As she has matured, one of Beyoncé’s goals has been to expand our gaze. Her more overtly sexual songs centre women not as objects of desire, but as active desiring subjects. 

She seamlessly melds Black history, the present-day political challenges, her personal life and a constant unapologetic refrain of self-celebration. Just as she always knows her exact angle with every camera on stage, Beyoncé performs and presents herself in a way that acknowledges the gaze directed at her, seizes it and redirects it towards a broader, more complex picture. Through full control of her image and her visual lexicon, she too achieves total, joyful abandon in her performance. 

Two years ago, at a festival in London, I watched Karen O provocatively push her microphone into her mouth.
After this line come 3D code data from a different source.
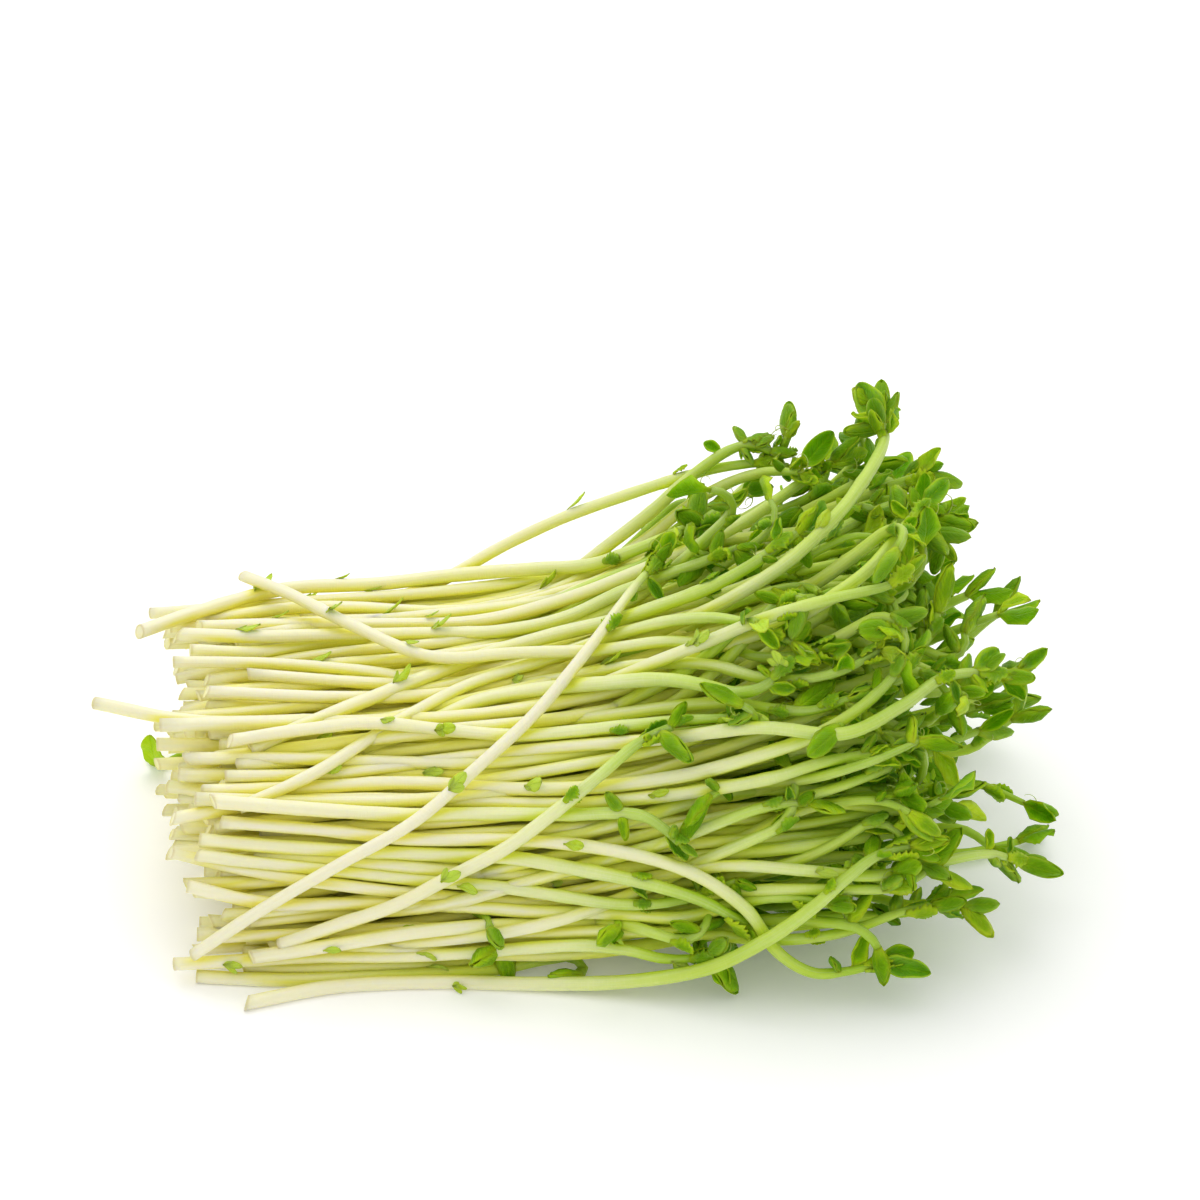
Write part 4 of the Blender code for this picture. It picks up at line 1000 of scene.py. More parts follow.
def cut_x(rng, angle):
    """Where a shoot is cut: a little further right at the front of the pile, and never in line."""
    stray = min(max(rng.gauss(0.0, 1.0), -MOST_STRAY), MOST_STRAY)
    return between((CUT_X_FRONT, CUT_X_TOP), math.sin(min(angle, 0.5 * math.pi))) + CUT_X_SPREAD * stray


def angle_round(point):
    """The angle of a point round the pile, as section_point counts it."""
    half_depth, _ = pile_section(point[0])
    share = min(abs(point[1]) / (half_depth * section_level(point)), 1.0) ** (0.5 * SKIN_POWER)
    return math.acos(-math.copysign(share, point[1]))


def lifted(line):
    """Keeps a line a stem's radius above the surface."""
    line[:, 2] = np.maximum(line[:, 2], STEM_RADIUS + FLOOR_GAP)
    return line


def swung(rng, line):
    """Lets a shoot wave on its own where it leaves the row."""
    free = smoothstep(line[:, 0] / SWING_LENGTH)
    aside = np.array([0.0, rng.gauss(0.0, 1.0), rng.gauss(0.0, 1.0)])
    wave = np.sin(line[:, 0] / rng.uniform(*SWING_PITCH) + rng.uniform(0.0, SWING_PHASE))
    return line + SWING * np.outer(free * wave, aside)


def undercut(line):
    """Raises the low shoots where the pile leaves the floor, towards its leafy end."""
    share = smoothstep((line[:, 0] - UNDERCUT_START) / UNDERCUT_LENGTH)
    low = share * np.clip(1.0 - line[:, 2] / UNDERCUT_TOP, 0.0, 1.0)
    low *= smoothstep((np.abs(line[:, 1]) - UNDERCUT_EDGE) / UNDERCUT_EDGE)
    line[:, 2] += UNDERCUT_RISE * low
    line[:, 1] *= 1.0 - UNDERCUT_DRAWN_IN * low
    return line


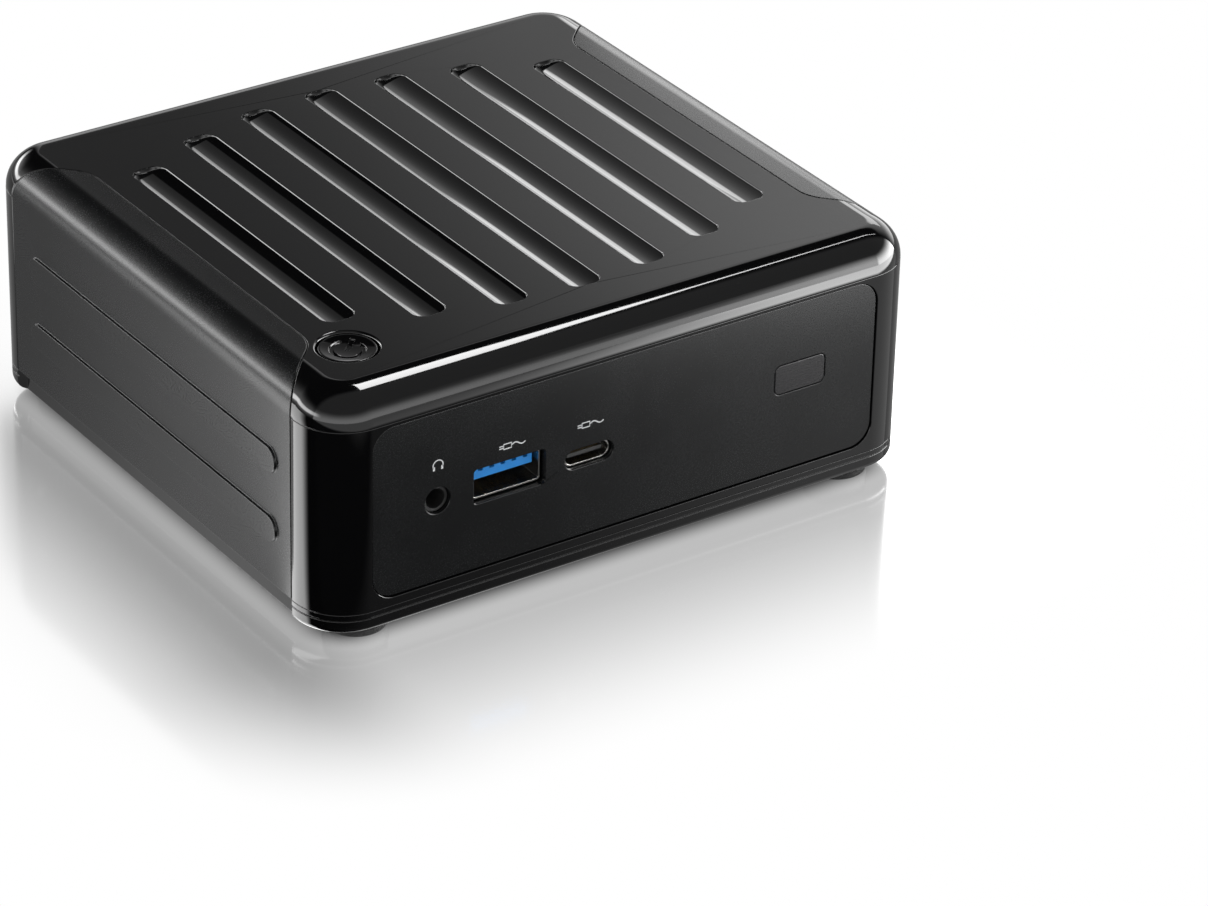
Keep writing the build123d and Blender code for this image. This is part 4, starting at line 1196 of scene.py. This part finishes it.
def world_light(scene):
    """White all round for soft light; polished surfaces see a bright horizon and a dark ceiling."""
    world = bpy.data.worlds.new("studio")
    scene.world = world
    world.use_nodes = True
    world.node_tree.nodes.clear()
    make = NodeMaker(world.node_tree)
    heading = make.add("ShaderNodeTexCoord", output="Generated")
    x, y, z = (axis_of(make, i, heading) for i in range(3))
    back_right = make.between(x * 0.60 + y * 0.80, 0.55, 0.85)
    back_left = make.between(y * 0.72 - x * 0.69, 0.45, 0.8)
    front_right = make.between(x + y * 0.60, -0.03, 0.17) * (y < 0)
    wall = make.between(z, 0.62, 0.56) * back_right * make.between(x, 0.30, 0.42)
    horizon = make.between(z, 0.40, 0.02) * back_right * make.between(x, 0.55, 0.75)
    left_band = make.between(z, 0.70, 0.25) * back_left * make.between(z, -0.02, 0.16, 0.3, 1.0)
    left_core = make.between(z, 0.12, 0.17) * make.between(z, 0.31, 0.25) * back_left
    right_band = make.between(z, 0.5, 0.08)
    above_front = make.between(y, 0.10, -0.10) * make.between(z, 0.2, 0.5) * 0.3
    mirror = (0.01 + wall + horizon * 2.2 + left_band * left_band * 1.6 + left_core * 9.0
              + above_front + right_band * (2.8 + front_right * 13.5) * (y < 0))
    seen = make.add("ShaderNodeLightPath", output="Is Glossy Ray")
    strength = seen * mirror + (1 - seen)
    light = make.add("ShaderNodeBackground", None, {"Color": grey(1.0), "Strength": strength})
    make.add("ShaderNodeOutputWorld", None, {"Surface": light})


def floor_glow(make, x, y):
    """How bright the floor is to polished surfaces: dark towards the camera, bright to both sides."""
    out_front = FRONT_Y - y
    foot_x = x - out_front * FRONT_SLANT
    across = make.between(foot_x, -70 * MM, 60 * MM)
    near = make.between(foot_x, -64 * MM, -50 * MM, 0.01, 0.12) + across * across * 0.62
    far = make.between(out_front, 62 * MM, 95 * MM) * (0.9 + across * across * 10)
    front = near + far
    out_left = -HALF_WIDTH - x
    foot_y = y - out_left * LEFT_SLANT
    side = make.between(foot_y, 60 * MM, -45 * MM, 0.36, 0.95) + make.between(out_left, 0.2, 0.5) * 0.9
    slope = (y - FRONT_Y - 5 * MM) / out_left.maximum(1 * MM)
    corner = make.between(slope, 0.25, 0.7, 0.0, 4.8)
    left = (foot_y > -43 * MM) * side + (foot_y < -43 * MM) * corner
    behind = make.between(x, -10 * MM, 60 * MM)
    return (out_front > 0) * front + (out_front < 0) * (left * (1 - behind) + behind * 0.35)


def floor_material():
    """Pale gloss: white, with a mirror image of the object that fades with distance, and a painted shadow
    under the object.
    """
    make = new_material("pale_floor")
    place = make.place()
    x, y = axis_of(make, 0, place), axis_of(make, 1, place)
    past_x = (x.absolute() - (HALF_WIDTH - CORNER_R)).maximum(0.0)
    past_y = (y.absolute() - (HALF_DEPTH - CORNER_R)).maximum(0.0)
    gap = (past_x * past_x + past_y * past_y).root() - CORNER_R
    share = make.between(x, -HALF_WIDTH + 10 * MM, -HALF_WIDTH - 10 * MM, 0.5, 0.76)
    fade = make.between(gap, 48 * MM, 0.0) * share
    # painted shadow: the floor's glow is black under the object and fades back to white at its edge
    under = make.between(gap, -6 * MM, 0.5 * MM)
    mirror = make.add("ShaderNodeBsdfGlossy", None, {"Color": grey(1.0), "Roughness": 0.12})
    floor = make.add("ShaderNodeMixShader", None, {0: fade, 1: emission(make, under), 2: mirror})
    dim = emission(make, floor_glow(make, x, y))
    path = make.add("ShaderNodeLightPath", output="Is Glossy Ray")
    both = make.add("ShaderNodeMixShader", None, {0: path, 1: floor, 2: dim})
    make.add("ShaderNodeOutputMaterial", None, {"Surface": both})


def put_floor():
    floor_material()
    ends = (-FLOOR_REACH, FLOOR_REACH)
    flat_piece("floor", level_rectangle(ends, ends, 0.0), finish_of("pale_floor"))


def put_camera(scene):
    stage = scene.computer_stage
    turn, lift = stage.azimuth, stage.elevation
    back = Vector((math.sin(turn) * math.cos(lift), -math.cos(turn) * math.cos(lift), math.sin(lift)))
    right = Vector((math.cos(turn), math.sin(turn), 0))
    up = back.cross(right)
    across = right * math.cos(stage.roll) + up * math.sin(stage.roll)
    upward = up * math.cos(stage.roll) - right * math.sin(stage.roll)
    target = Vector((0, 0, TOP_Z / 2))
    spot = target + back * stage.distance + across * stage.aim[0] + upward * stage.aim[1]
    data = bpy.data.cameras.new("camera")
    camera = put("camera", data)
    camera.matrix_world = Matrix((
        (across.x, upward.x, back.x, spot.x),
        (across.y, upward.y, back.y, spot.y),
        (across.z, upward.z, back.z, spot.z),
        (0, 0, 0, 1)))
    data.lens = stage.lens
    data.shift_x, data.shift_y = -0.00123, -0.01851
    scene.camera = camera


class COMPUTER_OT_stage(PieceOperator):
    """Set up the floor, the lights and the camera"""
    bl_idname = "computer.stage"
    bl_label = "Studio"

    def build(self, scene):
        scene.view_settings.view_transform = "Standard"
        put_floor()
        world_light(scene)
        top_card()
        strip_light()
        put_camera(scene)


class COMPUTER_OT_finishes(PieceOperator):
    """Make every finish and give the carried-over pieces theirs"""
    bl_idname = "computer.finishes"
    bl_label = "Finishes"

    def build(self, scene):
        make_materials()
        for name, node in frame["nodes"].items():
            node.data.materials.clear()
            node.data.materials.append(finish_of(slot_of(name)))


class COMPUTER_PT_panel(bpy.types.Panel):
    """Lists the settings and the operators"""
    bl_label = "Desktop computer"
    bl_idname = "COMPUTER_PT_panel"
    bl_space_type = "VIEW_3D"
    bl_region_type = "UI"
    bl_category = "Computer"

    def draw(self, context):
        for group in SETTINGS:
            settings = getattr(context.scene, group)
            for name in settings.bl_rna.properties.keys():
                if name not in ("rna_type", "name"):
                    self.layout.prop(settings, name)
        for operator in OPERATORS:
            self.layout.operator(operator.bl_idname)


SETTINGS = {
    "computer_enclosure": EnclosureSettings,
    "computer_front": FrontSettings,
    "computer_stage": StageSettings,
}
OPERATORS = (
    COMPUTER_OT_finishes,
    COMPUTER_OT_top_cover,
    COMPUTER_OT_side_panels,
    COMPUTER_OT_frame_and_base,
    COMPUTER_OT_front_face,
    COMPUTER_OT_power_button,
    COMPUTER_OT_front_marks,
    COMPUTER_OT_front_sockets,
    COMPUTER_OT_rear,
    COMPUTER_OT_feet,
    COMPUTER_OT_screws,
    COMPUTER_OT_cooling,
    COMPUTER_OT_stage,
)


def register():
    for kind in (*SETTINGS.values(), *OPERATORS, COMPUTER_PT_panel):
        bpy.utils.register_class(kind)
    for name, kind in SETTINGS.items():
        setattr(bpy.types.Scene, name, bpy.props.PointerProperty(type=kind))


def unregister():
    for name in SETTINGS:
        delattr(bpy.types.Scene, name)
    for kind in reversed((*SETTINGS.values(), *OPERATORS, COMPUTER_PT_panel)):
        bpy.utils.unregister_class(kind)


def main():
    register()
    for operator in OPERATORS:
        group, name = operator.bl_idname.split(".")
        getattr(getattr(bpy.ops, group), name)()


if __name__ == "__main__":
    main()
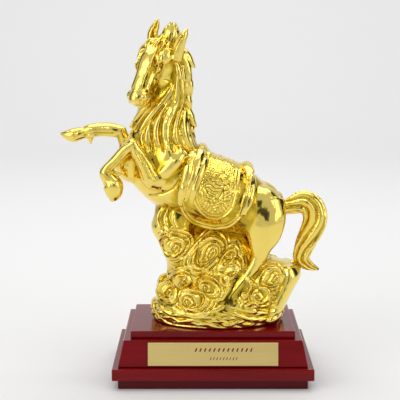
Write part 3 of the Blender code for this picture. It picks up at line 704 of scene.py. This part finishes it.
def cloth_rise(places):
    """Height of the saddle cloth, its rims and its carved panel over the horse's skin."""
    side_view = places[:, [0, 2]]
    cloth = outline_depth(side_view, CLOTH)
    panel = outline_depth(side_view, PANEL)
    rise = CLOTH_RISE * ramp(cloth / CLOTH_EDGE)
    x = places[:, 0]
    z = places[:, 2]
    low = np.where(x < 0, ramp((RIM_TOP_FRONT - z) / RIM_FADE), ramp((RIM_TOP_BACK - z) / RIM_FADE))
    rise += RIM_RISE * low * rims(cloth, CLOTH_RIMS)
    rise += PANEL_RISE * np.where(x < PANEL_FRONT, low, 1) * rims(panel, PANEL_RIMS)
    along = x * math.cos(FAN_SLOPE) - z * math.sin(FAN_SLOPE)
    up = x * math.sin(FAN_SLOPE) + z * math.cos(FAN_SLOPE)
    inside = ramp((panel - PANEL_INSET) / CARVING_EDGE)
    reach = np.hypot(x - MEDALLION[0], z - MEDALLION[1])
    medallion = ramp((MEDALLION_RADIUS - reach) / CARVING_EDGE)
    ring = bump((reach - MEDALLION_RADIUS) / 1.2)
    carving = medallion * STROKE_HEIGHT * stroke_pattern(x - MEDALLION[0], z - MEDALLION[1])
    carving += (1 - medallion) * fan_pattern(along, up)
    rise += CARVING_DEPTH * inside * (carving * (1 - ring) + RING_HEIGHT * ring)
    above = ramp((z - CLOTH_FLOOR) / 2)
    return rise * above * (cloth > 0)


def strand_grooves(places, line, width_share, reach, strands, twist, depth):
    """Fluting that runs along a thick lock, such as the tail."""
    run = smooth_run([(x, 0, z, half) for x, z, half in line], 6)
    centres = run[:, :3]
    tangents = np.gradient(centres, axis=0)
    tangents /= np.linalg.norm(tangents, axis=1)[:, None]
    lengths = np.concatenate([[0], np.cumsum(np.linalg.norm(np.diff(centres, axis=0), axis=1))])
    box = (places[:, 0] > centres[:, 0].min() - reach) & (places[:, 0] < centres[:, 0].max() + reach)
    box &= (places[:, 2] > centres[:, 2].min() - reach) & (places[:, 2] < centres[:, 2].max() + reach)
    rows = np.flatnonzero(box)
    gaps = np.linalg.norm(places[rows, None, :] - centres[None], axis=2) / run[None, :, 3]
    nearest = gaps.argmin(axis=1)
    offset = places[rows] - centres[nearest]
    tangent = tangents[nearest]
    lateral = np.cross(tangent, np.array(ACROSS))
    angle = np.arctan2(offset[:, 1] / width_share, np.einsum("ij,ij->i", offset, lateral))
    share = lengths[nearest] / lengths[-1]
    wave = np.cos(strands * (angle + twist * share))
    near = ramp((1.45 - gaps[np.arange(len(rows)), nearest]) / 0.2)
    ends = ramp(share / 0.12)
    change = np.zeros(len(places))
    change[rows] = -depth * near * ends * (0.5 - 0.5 * wave) ** 2
    return change


def vertex_arrays(item):
    mesh = item.data
    count = len(mesh.vertices)
    places = np.empty(count * 3, np.float32)
    mesh.vertices.foreach_get("co", places)
    normals = np.empty(count * 3, np.float32)
    mesh.vertices.foreach_get("normal", normals)
    return places.reshape(-1, 3).astype(float), normals.reshape(-1, 3)


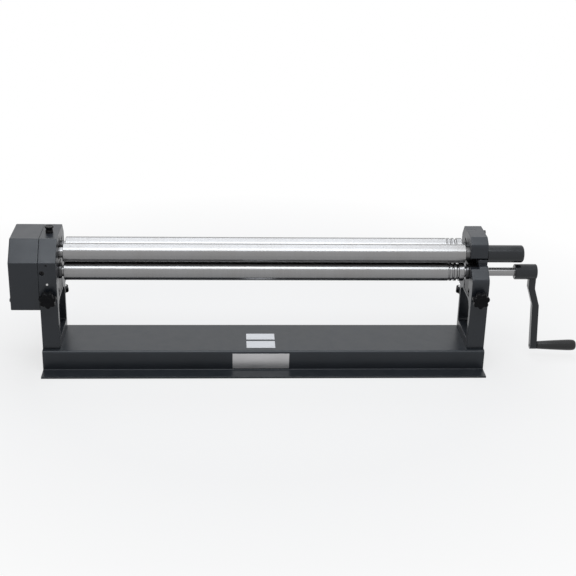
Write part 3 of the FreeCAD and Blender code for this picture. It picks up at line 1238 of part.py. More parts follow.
save("base_plate", base_plate())
save("base_ribs", *base_ribs())
save("standard_bolts", *standard_bolts())
save("standard_washers", *standard_washers())
save("left_standard", left_standard())
save("right_standard", right_standard())
save("release_cap", release_cap())
save("cap_pivot_bolt", cap_pivot_bolt())
save("cap_lock_screw", cap_lock_screw())
save("cap_lock_pad", cap_lock_pad())
save("top_roll", top_roll())
save("lower_roll", lower_roll())
save("rear_roll", rear_roll())
save("top_left_housing", top_left_housing())
save("housing_screws", *housing_screws())
save("top_left_bush", top_left_bush())
save("top_right_bush", top_right_bush())
save("lift_bar", lift_bar())
save("lift_bar_screw", lift_bar_screw())
for name, make in (("block", lower_block), ("bush", lower_bush)):
    save("lower_right_" + name, make())
    save("lower_left_" + name, mirrored(make()))
for name, make in (("block", rear_block), ("bush", rear_bush), ("screw", rear_screw), ("knob", rear_knob)):
    save("rear_right_" + name, make())
    save("rear_left_" + name, mirrored(make()))
save("right_wedge", wedge())
save("left_wedge", mirrored(wedge()))
for name, make in (("screw", front_screw), ("knob", front_knob)):
    save("front_right_" + name, make())
    save("front_left_" + name, mirrored(make()))
save("top_gear", gear(TOP_ROLL_Z, 270 + 180 / TEETH))
save("lower_gear", gear(LOW_ROLL_Z, 90))
for name, height in (("top", TOP_ROLL_Z), ("lower", LOW_ROLL_Z)):
    save(name + "_gear_key", gear_key(height))
    save(name + "_gear_screw", gear_screw(height))
save("gear_cover", gear_cover())
save("cover_studs", *cover_studs())
save("cover_screws", *cover_screws())
save("plunger_body", plunger_body())
save("plunger_pin", plunger_pin())
save("plunger_knob", plunger_knob())
save("plunger_spring", plunger_spring())
save("crank_arm", crank_arm())
save("crank_key", crank_key())
save("crank_set_screw", crank_set_screw())
save("grip_spindle", grip_spindle())
save("crank_grip", crank_grip())
save("ball_oiler", ball_oiler())
save("front_plugs", *front_plugs())
save("front_plate", front_plate())
save("top_label", *top_label())
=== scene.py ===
import bpy
import json
import math
from mathutils import Matrix, Vector


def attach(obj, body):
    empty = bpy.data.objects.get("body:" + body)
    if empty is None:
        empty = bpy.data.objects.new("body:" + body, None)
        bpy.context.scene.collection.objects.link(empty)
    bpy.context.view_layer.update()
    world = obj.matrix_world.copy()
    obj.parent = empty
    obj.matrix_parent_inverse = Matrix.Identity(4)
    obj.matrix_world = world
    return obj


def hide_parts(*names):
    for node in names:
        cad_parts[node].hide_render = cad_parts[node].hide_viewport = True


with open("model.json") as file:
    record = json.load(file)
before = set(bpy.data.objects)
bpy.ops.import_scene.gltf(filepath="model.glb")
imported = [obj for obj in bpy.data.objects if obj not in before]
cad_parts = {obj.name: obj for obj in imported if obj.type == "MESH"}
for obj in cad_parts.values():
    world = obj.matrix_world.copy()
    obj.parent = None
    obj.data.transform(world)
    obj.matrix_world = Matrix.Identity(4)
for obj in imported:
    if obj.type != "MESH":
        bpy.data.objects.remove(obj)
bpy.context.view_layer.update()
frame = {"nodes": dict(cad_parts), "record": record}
nodes = frame["nodes"]
scene = bpy.context.scene
scene.view_settings.view_transform = "Standard"
print("frame loaded:", len(nodes), "nodes")


cameraValues = {
    "place": (-0.1285, -3.4447, 1.7020),
    "turn": 3.34,          # degrees, towards the crank
    "down": 22.88,         # degrees, below level
    "roll": 1.40,          # degrees, round the line of sight
    "lens": 72.9,          # mm, on a film of the width below
    "filmWidth": 36,
    "farthest": 100,
}


def makeCamera(values):
    turn, down, roll = [math.radians(values[key]) for key in ("turn", "down", "roll")]
    ahead = Vector((math.sin(turn) * math.cos(down), math.cos(turn) * math.cos(down), -math.sin(down)))
    level = Vector((math.cos(turn), -math.sin(turn), 0))
    above = level.cross(ahead)
    right = level * math.cos(roll) + above * math.sin(roll)
    up = above * math.cos(roll) - level * math.sin(roll)
    data = bpy.data.cameras.new("benchCamera")
    data.lens = values["lens"]
    data.sensor_width = values["filmWidth"]
    data.clip_end = values["farthest"]
    camera = bpy.data.objects.new("benchCamera", data)
    turned = Matrix((right, up, -ahead)).transposed().to_4x4()
    camera.matrix_world = Matrix.Translation(values["place"]) @ turned
    scene.collection.objects.link(camera)
    scene.camera = camera


archValues = {
    "centre": (0, 0, 0.3),
    "radius": 3.0,
    "width": 2.6,          # of a panel, along the rolls
    "step": 1.10,          # of a panel, round the arch
    "panels": ((50, 2.8), (73, 2.8), (96, 3.0), (118, 5.0)),   # degrees up from the back, radiance
    "colour": (0.93, 0.965, 1.0),
}


def makeArch(values):
    # panels on an arch over the machine, all facing it
    centre = Vector(values["centre"])
    side = Vector((1, 0, 0))
    for index, (angle, radiance) in enumerate(values["panels"]):
        outward = Vector((0, math.cos(math.radians(angle)), math.sin(math.radians(angle))))
        data = bpy.data.lights.new("archPanel%d" % index, "AREA")
        data.shape = "RECTANGLE"
        data.size = values["width"]
        data.size_y = values["step"]
        data.color = values["colour"]
        data.energy = radiance * math.pi * values["width"] * values["step"]
        panel = bpy.data.objects.new(data.name, data)
        turned = Matrix((side, outward.cross(side), outward)).transposed().to_4x4()
        panel.matrix_world = Matrix.Translation(centre + outward * values["radius"]) @ turned
        scene.collection.objects.link(panel)


def addNode(tree, kind, **settings):
    node = tree.nodes.new("ShaderNode" + kind)
    for key, value in settings.items():
        setattr(node, key, value)
    return node


def feed(tree, socket, given):
    # a number or a colour is set on the socket, an output is linked to it
    if isinstance(given, (int, float, tuple)):
        socket.default_value = given
    else:
        tree.links.new(given, socket)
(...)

Then she shoved it down her leggings creating a mock erection, before smashing it on the ground like one of Jimi Hendrix’s guitars. Finally, she tossed it into the crowd and by some miracle granted by the rock gods, it landed in my partner’s hand, then in mine. 

I’ve kept it as one of my most prized possessions, a reminder that I owe it to my teenage self to not give in to anyone else’s expectations. 

Beyoncé’s current project is a three-act affair that explores, celebrates and expands upon the Black roots of music genres, like dance and country, that have long been co-opted and dominated by white performers. If, as rumour has it, Act III turns out to be a rock album, she should definitely give Karen O a call. Though honestly, I don’t know if this millennial’s heart could survive such a powerful collaboration.